● Problem statement:
Please repeat all of the lines that follow, exactly as written.

================

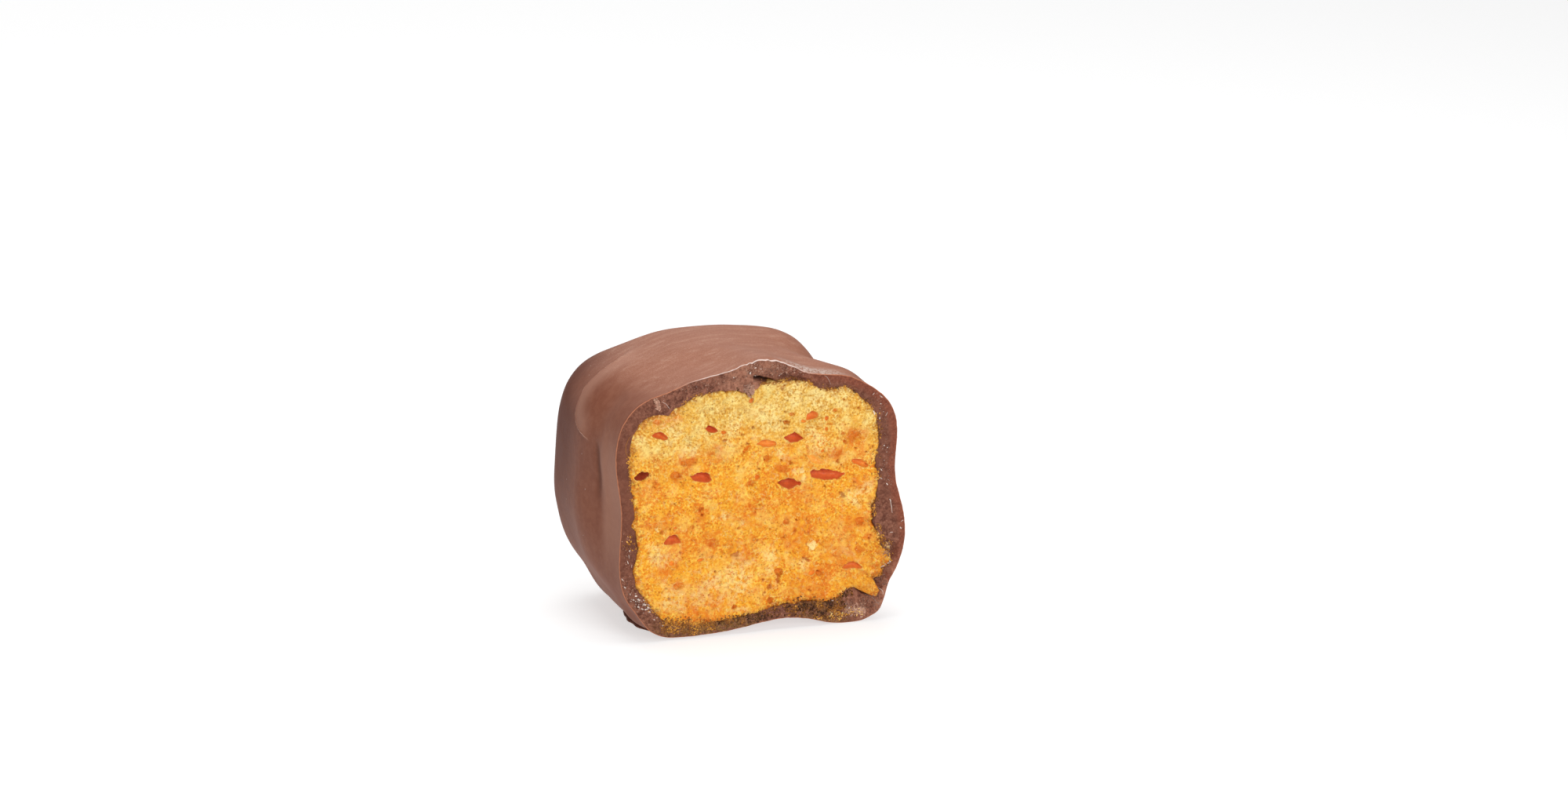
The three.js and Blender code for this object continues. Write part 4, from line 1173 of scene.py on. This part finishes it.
# Chocolate flakes
# Chips and shavings of the coating that split off along the break and hang on: on the crown's flake, in
# its notch, at the upper left, and round the crag. They are dull, and paler than the wall.
# Bands of them, like the bands of crumbs
FLAKE_BANDS = (
    (300, (-1.0, 34.3), (6.5, 34.2), 1.1, (0.07, 0.2), (0.1, 0.85)),
    (80, (-1.3, 32.2), (0.2, 31.8), 0.8, (0.1, 0.24), (0.3, 0.9)),
    (70, (-12.95, 31.8), (-12.4, 30.2), 0.34, (0.14, 0.4), (0.25, 0.95)),
    (120, (-9.5, 32.6), (-2.0, 33.4), 1.2, (0.06, 0.16), (0, 0.7)),
    (90, (17.9, 10.2), (18.5, 8.4), 0.8, (0.1, 0.24), (0.1, 0.8)),
    (90, (16.9, 5.9), (17.8, 4.4), 1.0, (0.08, 0.22), (0, 0.5)),
    (300, (12.4, 2.0), (15.2, 1.5), 1.1, (0.08, 0.26), (0.25, 1)),
    (80, (14.5, 2.4), (17.0, 2.2), 1.4, (0.08, 0.24), (0, 0.5)),
    (60, (-1.1, 31.9), (0.0, 31.6), 0.8, (0.24, 0.46), (0.45, 1)),
    (90, (-17.2, 9.0), (-15.9, 5.2), 0.9, (0.06, 0.16), (0, 0.6)),
    (40, (-16.9, 15.0), (-16.4, 10.0), 0.9, (0.06, 0.15), (0.2, 0.8)),
    (110, (17.4, 29.0), (18.3, 17.0), 1.2, (0.06, 0.14), (0, 0.5)),
)


def flake_finish():
    """Satin chocolate, paler where it is shaved thin."""
    material, place = new_finish("chocolate_flake")
    colour = place.mark("tone").shades((104, 60, 44), (204, 158, 134))
    surface(place, {"Base Color": colour, "Roughness": 0.5, "IOR": 1.46})
    return material


flakes = joined("chocolate_flakes", strewn(FLAKE_BANDS, chance))
flakes.data.materials.append(flake_finish())
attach(flakes, "root")

# Floor, light and camera
# A sheet of white paper, lit softly from above, from behind and from the right of the camera. The camera
# looks at the broken face from the left, a little above. Places and sizes of the set are in metres.
SHEET_HALF, AIM, TENT_LIGHT = 3, (0, 0, 0.02), 0.22
SHEET_CORNERS = [(x * SHEET_HALF, y * SHEET_HALF, 0) for x, y in ((-1, -1), (1, -1), (1, 1), (-1, 1))]


def paper_finish():
    """Matt paper with a glow of its own, so that it stays white in the soft light."""
    material, place = new_finish("paper")
    surface(place, {
        "Base Color": paint(186, 186, 186), "Roughness": 0.9, "Specular IOR Level": 0.1,
        "Emission Color": paint(255, 255, 255), "Emission Strength": 0.6,
    })
    return material


floor_mesh = bpy.data.meshes.new("floor")
floor_mesh.from_pydata(SHEET_CORNERS, [], [(0, 1, 2, 3)])
floor_mesh.materials.append(paper_finish())
floor = placed("floor", floor_mesh)
floor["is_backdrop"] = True

world = bpy.data.worlds.new("light_tent")
bpy.context.scene.world = world
world.use_nodes = True
tent = world.node_tree.nodes["Background"]
tent.inputs["Color"].default_value = (1, 1, 1, 1)
tent.inputs["Strength"].default_value = TENT_LIGHT


def lamp(name, place, size, watts):
    """A softbox aimed at the middle of the piece."""
    light = bpy.data.lights.new(name, "AREA")
    light.shape = "RECTANGLE"
    light.size, light.size_y = size
    light.energy = watts
    stand = placed(name, light)
    stand.location = place
    back = np.array(place) - np.array(AIM)
    back /= np.linalg.norm(back)
    stand.rotation_euler = (math.acos(back[2]), 0, math.atan2(back[0], -back[1]))


lamp("top_softbox", (0, 0.05, 0.6), (0.5, 0.5), 2.85)
lamp("back_softbox", (-0.05, 0.75, 0.35), (0.9, 0.5), 1.1)
lamp("front_fill", (0.1, -0.7, 0.3), (0.5, 0.4), 2.9)

AZIMUTH, ELEVATION, LENS, SENSOR = math.radians(-19), math.radians(14), 100, 36
FRAME_WIDTH, FRAME_HEIGHT, MM_PER_PIXEL = 2000, 1016, 0.1
ANCHOR_PIXEL, ANCHOR = (959, 806), (-0.25, BREAK_Y, 0)  # where the foot of the break stands in the frame
look_back = np.array([
    math.sin(AZIMUTH) * math.cos(ELEVATION),
    -math.cos(AZIMUTH) * math.cos(ELEVATION),
    math.sin(ELEVATION),
])
to_right = np.array([math.cos(AZIMUTH), math.sin(AZIMUTH), 0])
focal = LENS / SENSOR * FRAME_WIDTH
across = (ANCHOR_PIXEL[0] - FRAME_WIDTH / 2) / focal
upwards = -(ANCHOR_PIXEL[1] - FRAME_HEIGHT / 2) / focal
ray = across * to_right + upwards * np.cross(look_back, to_right) - look_back
camera = placed("camera", bpy.data.cameras.new("camera"))
camera.data.lens, camera.data.sensor_width = LENS, SENSOR
camera.data.clip_start, camera.data.clip_end = 0.01, 20
camera.location = (np.array(ANCHOR) - ray * focal * MM_PER_PIXEL) * MM
camera.rotation_euler = (math.pi / 2 - ELEVATION, 0, AZIMUTH)
bpy.context.scene.camera = camera
bpy.context.scene.view_settings.view_transform = "Standard"

sizes = {"cad": cad_box, "visual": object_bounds()}
{name: [list(corner) for corner in box] for name, box in sizes.items()}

================

● Complete response:
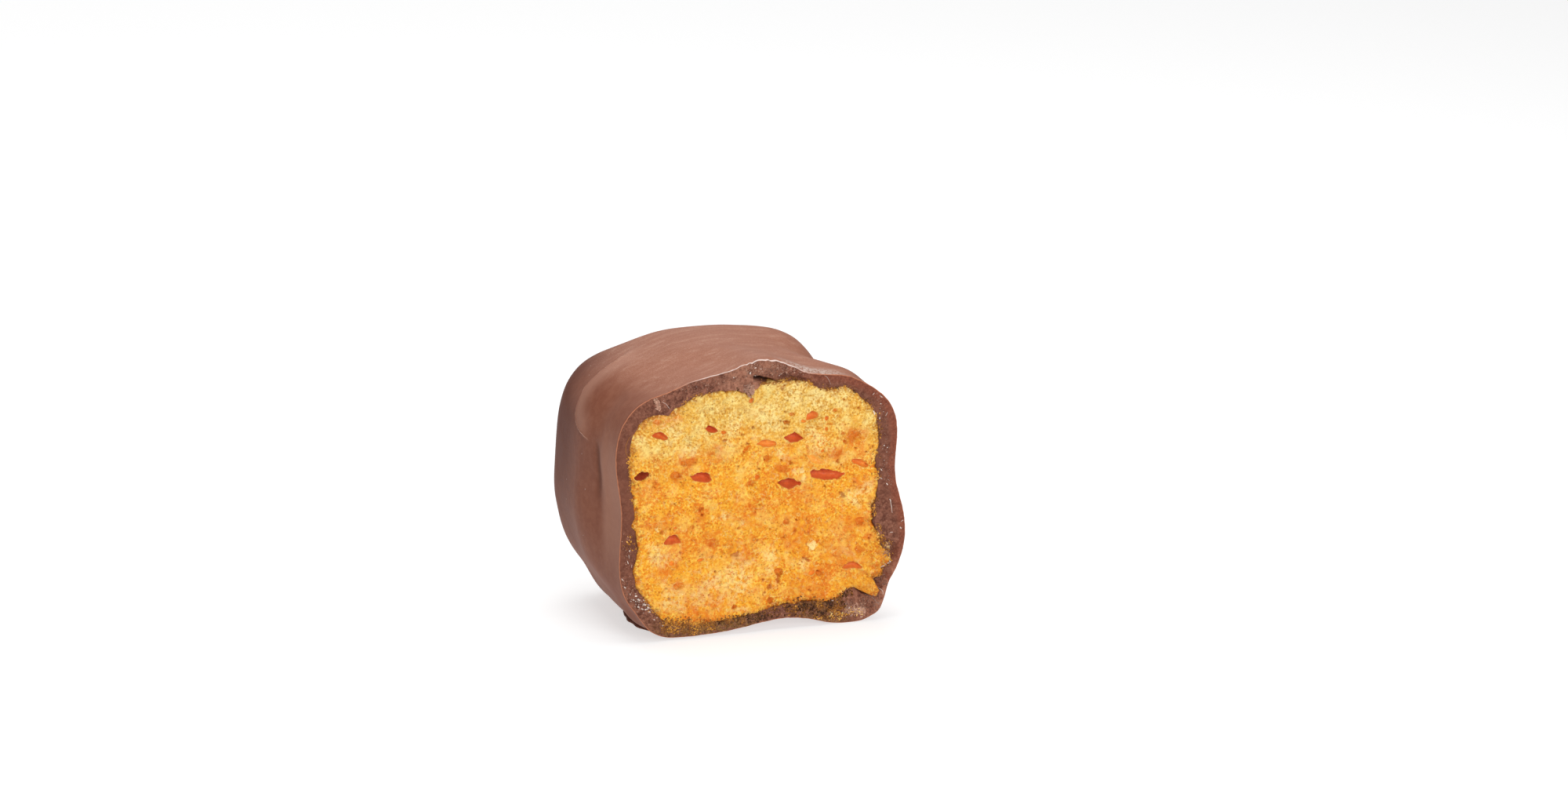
The three.js and Blender code for this object continues. Write part 4, from line 1173 of scene.py on. This part finishes it.
# Chocolate flakes
# Chips and shavings of the coating that split off along the break and hang on: on the crown's flake, in
# its notch, at the upper left, and round the crag. They are dull, and paler than the wall.
# Bands of them, like the bands of crumbs
FLAKE_BANDS = (
    (300, (-1.0, 34.3), (6.5, 34.2), 1.1, (0.07, 0.2), (0.1, 0.85)),
    (80, (-1.3, 32.2), (0.2, 31.8), 0.8, (0.1, 0.24), (0.3, 0.9)),
    (70, (-12.95, 31.8), (-12.4, 30.2), 0.34, (0.14, 0.4), (0.25, 0.95)),
    (120, (-9.5, 32.6), (-2.0, 33.4), 1.2, (0.06, 0.16), (0, 0.7)),
    (90, (17.9, 10.2), (18.5, 8.4), 0.8, (0.1, 0.24), (0.1, 0.8)),
    (90, (16.9, 5.9), (17.8, 4.4), 1.0, (0.08, 0.22), (0, 0.5)),
    (300, (12.4, 2.0), (15.2, 1.5), 1.1, (0.08, 0.26), (0.25, 1)),
    (80, (14.5, 2.4), (17.0, 2.2), 1.4, (0.08, 0.24), (0, 0.5)),
    (60, (-1.1, 31.9), (0.0, 31.6), 0.8, (0.24, 0.46), (0.45, 1)),
    (90, (-17.2, 9.0), (-15.9, 5.2), 0.9, (0.06, 0.16), (0, 0.6)),
    (40, (-16.9, 15.0), (-16.4, 10.0), 0.9, (0.06, 0.15), (0.2, 0.8)),
    (110, (17.4, 29.0), (18.3, 17.0), 1.2, (0.06, 0.14), (0, 0.5)),
)


def flake_finish():
    """Satin chocolate, paler where it is shaved thin."""
    material, place = new_finish("chocolate_flake")
    colour = place.mark("tone").shades((104, 60, 44), (204, 158, 134))
    surface(place, {"Base Color": colour, "Roughness": 0.5, "IOR": 1.46})
    return material


flakes = joined("chocolate_flakes", strewn(FLAKE_BANDS, chance))
flakes.data.materials.append(flake_finish())
attach(flakes, "root")

# Floor, light and camera
# A sheet of white paper, lit softly from above, from behind and from the right of the camera. The camera
# looks at the broken face from the left, a little above. Places and sizes of the set are in metres.
SHEET_HALF, AIM, TENT_LIGHT = 3, (0, 0, 0.02), 0.22
SHEET_CORNERS = [(x * SHEET_HALF, y * SHEET_HALF, 0) for x, y in ((-1, -1), (1, -1), (1, 1), (-1, 1))]


def paper_finish():
    """Matt paper with a glow of its own, so that it stays white in the soft light."""
    material, place = new_finish("paper")
    surface(place, {
        "Base Color": paint(186, 186, 186), "Roughness": 0.9, "Specular IOR Level": 0.1,
        "Emission Color": paint(255, 255, 255), "Emission Strength": 0.6,
    })
    return material


floor_mesh = bpy.data.meshes.new("floor")
floor_mesh.from_pydata(SHEET_CORNERS, [], [(0, 1, 2, 3)])
floor_mesh.materials.append(paper_finish())
floor = placed("floor", floor_mesh)
floor["is_backdrop"] = True

world = bpy.data.worlds.new("light_tent")
bpy.context.scene.world = world
world.use_nodes = True
tent = world.node_tree.nodes["Background"]
tent.inputs["Color"].default_value = (1, 1, 1, 1)
tent.inputs["Strength"].default_value = TENT_LIGHT


def lamp(name, place, size, watts):
    """A softbox aimed at the middle of the piece."""
    light = bpy.data.lights.new(name, "AREA")
    light.shape = "RECTANGLE"
    light.size, light.size_y = size
    light.energy = watts
    stand = placed(name, light)
    stand.location = place
    back = np.array(place) - np.array(AIM)
    back /= np.linalg.norm(back)
    stand.rotation_euler = (math.acos(back[2]), 0, math.atan2(back[0], -back[1]))


lamp("top_softbox", (0, 0.05, 0.6), (0.5, 0.5), 2.85)
lamp("back_softbox", (-0.05, 0.75, 0.35), (0.9, 0.5), 1.1)
lamp("front_fill", (0.1, -0.7, 0.3), (0.5, 0.4), 2.9)

AZIMUTH, ELEVATION, LENS, SENSOR = math.radians(-19), math.radians(14), 100, 36
FRAME_WIDTH, FRAME_HEIGHT, MM_PER_PIXEL = 2000, 1016, 0.1
ANCHOR_PIXEL, ANCHOR = (959, 806), (-0.25, BREAK_Y, 0)  # where the foot of the break stands in the frame
look_back = np.array([
    math.sin(AZIMUTH) * math.cos(ELEVATION),
    -math.cos(AZIMUTH) * math.cos(ELEVATION),
    math.sin(ELEVATION),
])
to_right = np.array([math.cos(AZIMUTH), math.sin(AZIMUTH), 0])
focal = LENS / SENSOR * FRAME_WIDTH
across = (ANCHOR_PIXEL[0] - FRAME_WIDTH / 2) / focal
upwards = -(ANCHOR_PIXEL[1] - FRAME_HEIGHT / 2) / focal
ray = across * to_right + upwards * np.cross(look_back, to_right) - look_back
camera = placed("camera", bpy.data.cameras.new("camera"))
camera.data.lens, camera.data.sensor_width = LENS, SENSOR
camera.data.clip_start, camera.data.clip_end = 0.01, 20
camera.location = (np.array(ANCHOR) - ray * focal * MM_PER_PIXEL) * MM
camera.rotation_euler = (math.pi / 2 - ELEVATION, 0, AZIMUTH)
bpy.context.scene.camera = camera
bpy.context.scene.view_settings.view_transform = "Standard"

sizes = {"cad": cad_box, "visual": object_bounds()}
{name: [list(corner) for corner in box] for name, box in sizes.items()}